Problème : Roglic l’est aussi et le numéro réalisé par Nairo Quintana dans le dernier col, grimpé une minute plus vite que Geraint Thomas, montre qu’il arrive dans les Pyrénées frais comme un gardon. Vendredi, il faudra ouvrir grand les yeux : il n’est pas exclu de voir le prudent Colombien attaquer une deuxième fois en trois jours.

  • « On a une course d’enfer ! »

Verdict : c’est Dumoulin qui a les jambes les plus longues. / BENOIT TESSIER / REUTERS

C’est lorsqu’on s’est approchés de Philippe Mauduit, directeur sportif de l’équipe UAE Emirates, que l’on s’est demandé si on venait de voir la même course. Coureurs et directeurs sportifs n’apprécient jamais que l’on dise que la course n’a pas été tout à fait à la hauteur des attentes car, quel que soit le spectacle, la souffrance est immense.

Mais tout de même, après cette étape-sprint dont tout le monde – organisateurs, presse ET coureurs – attendait beaucoup – des leaders isolés de leurs coéquipiers dès le sommet du premier col, des tentatives de la dernière chance de Quintana, Bardet ou Landa – et qui s’est finalement animée dans le troisième et dernier col, comme dans une étape de montagne traditionnelle du Tour, on a osé cette simple question : « Comment expliquer cette course d’attente entre favoris, alors que les précédentes étapes courtes de montagne, en 2011 et 2017, avaient donné lieu à des attaques dès le début de l’étape ? »

Et on a pris la grêle : « Si tu as vu une course d’attente, il faut que tu ailles te raser les pattes et que tu ailles dans le peloton, tu verras comment ça se passe. Dans tous les cols, on a perdu des mecs dans le peloton, et au pied du dernier col ils n’étaient pas si nombreux que ça à être dans le groupe des leaders.
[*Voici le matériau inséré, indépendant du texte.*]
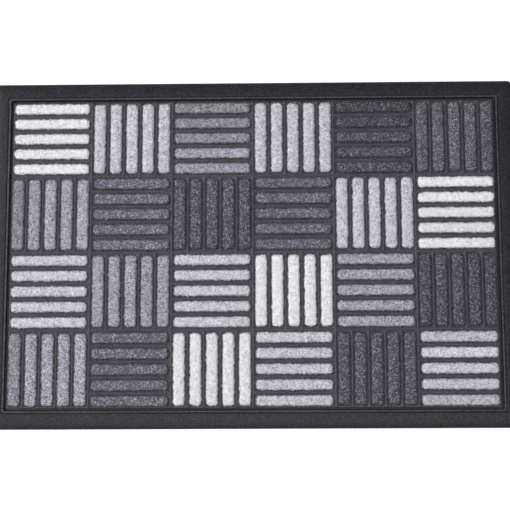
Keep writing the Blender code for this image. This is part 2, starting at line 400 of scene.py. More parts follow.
@dataclass(frozen=True)
class RubberFinish:
    """Pressed rubber: satin, nearly black, cloudy, specked, fine grained, with a painted highlight above a
    height.
    """

    name: str
    colour: tuple[float, float, float]
    painted_light_colour: tuple[float, float, float]
    painted_light_heights: tuple[float, float]
    cloudy: float = 0.2
    specked: float = 0.9
    roughness: float = 0.56
    roughness_range: float = 0.14
    specular: float = 0.31
    cloud_size: float = 14 * MM
    speck_size: float = 1.6 * MM
    grain_size: float = 0.7 * MM
    grain_height: float = 0.09 * MM
    grain_strength: float = 0.5

    def material(self, mottle: bpy.types.NodeTree, painted_light: bpy.types.NodeTree) -> bpy.types.Material:
        """The material, with the groups of clouds and of painted light by height in it.

        Args:
            mottle: The group of clouds, specks and grain.
            painted_light: The group of the mask of heights that get the painted highlight.

        Returns:
            The material.
        """
        made = bpy.data.materials.new(self.name)
        made.use_nodes = True
        nodes = Nodes(made.node_tree)
        shader = made.node_tree.nodes["Principled BSDF"]
        sizes = {"Cloud_Size": self.cloud_size, "Speck_Size": self.speck_size, "Grain_Size": self.grain_size}
        uneven = nodes.add("ShaderNodeGroup", {"node_tree": mottle}, **sizes)
        # Above these heights the colour is painted lighter as a highlight of lit tops; lower rubber keeps the
        # darker colour as painted shade
        low, high = self.painted_light_heights
        painted_light_mask = nodes.add("ShaderNodeGroup", {"node_tree": painted_light}, From_Height=low, To_Height=high)
        plain = nodes.mix(painted_light_mask.outputs["Painted Light"], (*self.colour, 1), (*self.painted_light_colour, 1))
        clouds = nodes.spread(uneven.outputs["Cloud"], 1 - 2 * self.cloudy, 1 + 2 * self.cloudy)
        specks = nodes.spread(uneven.outputs["Speck"], 1 - 2 * self.specked, 1 + 2 * self.specked)
        colour = nodes.shaded(plain, nodes.math("MULTIPLY", clouds, specks))
        half = self.roughness_range / 2
        rough = nodes.spread(uneven.outputs["Cloud"], self.roughness - half, self.roughness + half)
        bump = nodes.add("ShaderNodeBump", None, Height=uneven.outputs["Grain"], Distance=self.grain_height)
        bump.inputs["Strength"].default_value = self.grain_strength
        links = made.node_tree.links
        links.new(colour, shader.inputs["Base Color"])
        links.new(rough, shader.inputs["Roughness"])
        links.new(bump.outputs["Normal"], shader.inputs["Normal"])
        shader.inputs["Specular IOR Level"].default_value = self.specular
        return made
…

Je ne sais pas ce qu’on peut faire de plus. Tirez-leur un grand coup de chapeau à tous, parce que, de l’intérieur, j’ai l’impression qu’ils nous ont offert un spectacle extraordinaire. Vous êtes toujours négatifs ! Vous êtes tous là à vous concentrer sur le maillot jaune : ils se suivent, ils s’attaquent pas… Mais les gars, le Tour de France a toujours été comme ça ! Vous pleurez sur le classement général mais réjouissez-vous de ce que vous voyez autour ! On a un spectacle d’enfer ! Putain, c’est une course d’enfer ! Le 10e qui attaque, le 8e qui attaque, le 5e… c’est exceptionnel, jamais on ne voit ça ! (A l’assistant de l’équipe :) Ils me cassent les couilles. »
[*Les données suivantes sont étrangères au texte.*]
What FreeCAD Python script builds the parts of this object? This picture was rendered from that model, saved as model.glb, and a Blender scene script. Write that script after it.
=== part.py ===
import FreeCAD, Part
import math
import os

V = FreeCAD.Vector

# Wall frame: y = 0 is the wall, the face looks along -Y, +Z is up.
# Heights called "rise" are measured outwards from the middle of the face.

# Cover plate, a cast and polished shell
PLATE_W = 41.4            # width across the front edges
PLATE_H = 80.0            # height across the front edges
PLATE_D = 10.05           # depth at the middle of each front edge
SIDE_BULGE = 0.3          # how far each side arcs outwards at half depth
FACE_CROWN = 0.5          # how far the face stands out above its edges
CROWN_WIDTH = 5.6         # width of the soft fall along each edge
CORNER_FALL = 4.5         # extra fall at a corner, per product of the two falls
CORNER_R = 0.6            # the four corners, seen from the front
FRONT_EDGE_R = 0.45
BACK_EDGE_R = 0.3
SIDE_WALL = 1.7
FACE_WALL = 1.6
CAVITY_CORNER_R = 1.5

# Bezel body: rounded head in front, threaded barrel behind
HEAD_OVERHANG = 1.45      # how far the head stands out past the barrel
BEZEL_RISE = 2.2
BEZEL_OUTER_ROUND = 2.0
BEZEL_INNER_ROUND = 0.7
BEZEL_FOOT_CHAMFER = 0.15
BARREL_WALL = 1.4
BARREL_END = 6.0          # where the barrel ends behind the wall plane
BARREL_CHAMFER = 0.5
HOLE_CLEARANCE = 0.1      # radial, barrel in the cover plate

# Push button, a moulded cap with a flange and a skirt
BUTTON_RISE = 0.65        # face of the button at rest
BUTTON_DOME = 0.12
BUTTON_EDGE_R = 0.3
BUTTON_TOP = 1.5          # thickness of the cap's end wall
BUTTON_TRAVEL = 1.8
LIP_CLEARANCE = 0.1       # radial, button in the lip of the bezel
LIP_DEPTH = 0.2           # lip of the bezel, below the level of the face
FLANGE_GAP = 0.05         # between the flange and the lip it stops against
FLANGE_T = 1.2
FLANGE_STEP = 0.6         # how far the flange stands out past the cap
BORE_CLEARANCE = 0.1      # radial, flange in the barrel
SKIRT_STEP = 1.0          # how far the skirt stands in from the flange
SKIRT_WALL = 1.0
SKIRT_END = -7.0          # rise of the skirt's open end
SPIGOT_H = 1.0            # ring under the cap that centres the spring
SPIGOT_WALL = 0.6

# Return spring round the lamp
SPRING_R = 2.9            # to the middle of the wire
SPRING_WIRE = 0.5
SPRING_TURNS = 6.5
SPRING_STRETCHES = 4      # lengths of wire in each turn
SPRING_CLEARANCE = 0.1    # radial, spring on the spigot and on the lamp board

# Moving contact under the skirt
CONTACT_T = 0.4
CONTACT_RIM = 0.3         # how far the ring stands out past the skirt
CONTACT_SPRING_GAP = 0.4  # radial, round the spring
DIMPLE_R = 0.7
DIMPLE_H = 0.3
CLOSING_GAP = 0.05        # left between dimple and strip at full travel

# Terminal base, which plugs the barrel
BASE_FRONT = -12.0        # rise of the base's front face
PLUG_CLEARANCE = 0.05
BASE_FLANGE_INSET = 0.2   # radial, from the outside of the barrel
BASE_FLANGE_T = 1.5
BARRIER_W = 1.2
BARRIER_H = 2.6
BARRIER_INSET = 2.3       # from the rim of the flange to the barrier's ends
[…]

Rhabillés pour l’hiver, ce qui tombe bien car il ne faisait pas chaud au sommet du col du Portet, on est allés vérifier qu’on avait bien vu, en 2011, les frères Schleck (alors 2e et 3e du classement général) attaquer dès le col du Galibier dans une étape de 109 kilomètres s’achevant à l’Alpe-d’Huez ; ou Mikel Landa et Nairo Quintana, 7e et 8e, lancer l’offensive dès le premier des trois cols dans l’étape de 101 kilomètres vers Foix l’an passé. Un scénario palpitant, incomparable avec l’étape du jour qui a vu l’équipe Sky contrôler l’échappée de Valverde et endormir son monde jusqu’au pied du col du Portet. Si bien qu’à mi-pente de cette dernière difficulté, quatre coureurs de Sky composaient le groupe de tête de neuf coureurs.

Nicolas Portal, directeur sportif de l’équipe britannique, explique cette différence par l’habitude prise par tous les coureurs de surveiller leur capteur de puissance :
« Le niveau est tellement haut et tout le monde sait désormais utiliser les SRM. Chacun sait au-delà de quelle limite il ne peut pas aller. Les gars sont beaucoup plus en alerte et savent rouler aux watts. Il y a moins de prise de risques car si on en prend et qu’on se rate, c’est fini. »

« Ça ne va pas faire plaisir à tout le monde », précise Nicolas Portal, car une partie du peloton demande déjà l’interdiction des capteurs de puissance en course. Le directeur du Tour Christian Prudhomme, croisé à l’arrivée, semblait, pour sa part, vouloir au plus vite prendre des initiatives pour brider la force collective de la Sky, qui terrorise l’ensemble de ses adversaires :
« Ce ne fut pas cadenassé mais ce fut moins “bim bam boum” (sic) que celle de l’Alpe-d’Huez en 2011 ou de Foix l’année dernière, oui. Je pense qu’il faut persévérer dans ces étapes courtes, et persévérer n’est pas diabolicum. On rêve tous de davantage d’attaques, que les choses se passent par l’avant plutôt que l’écrémage par l’arrière, c’est une évidence. Le “salary cap” (masse salariale plafonnée) me semble une très bonne hypothèse. Il faut aller vite. »

Nul doute que le message a déjà été transmis à David Lappartient, président de l’Union cycliste internationale.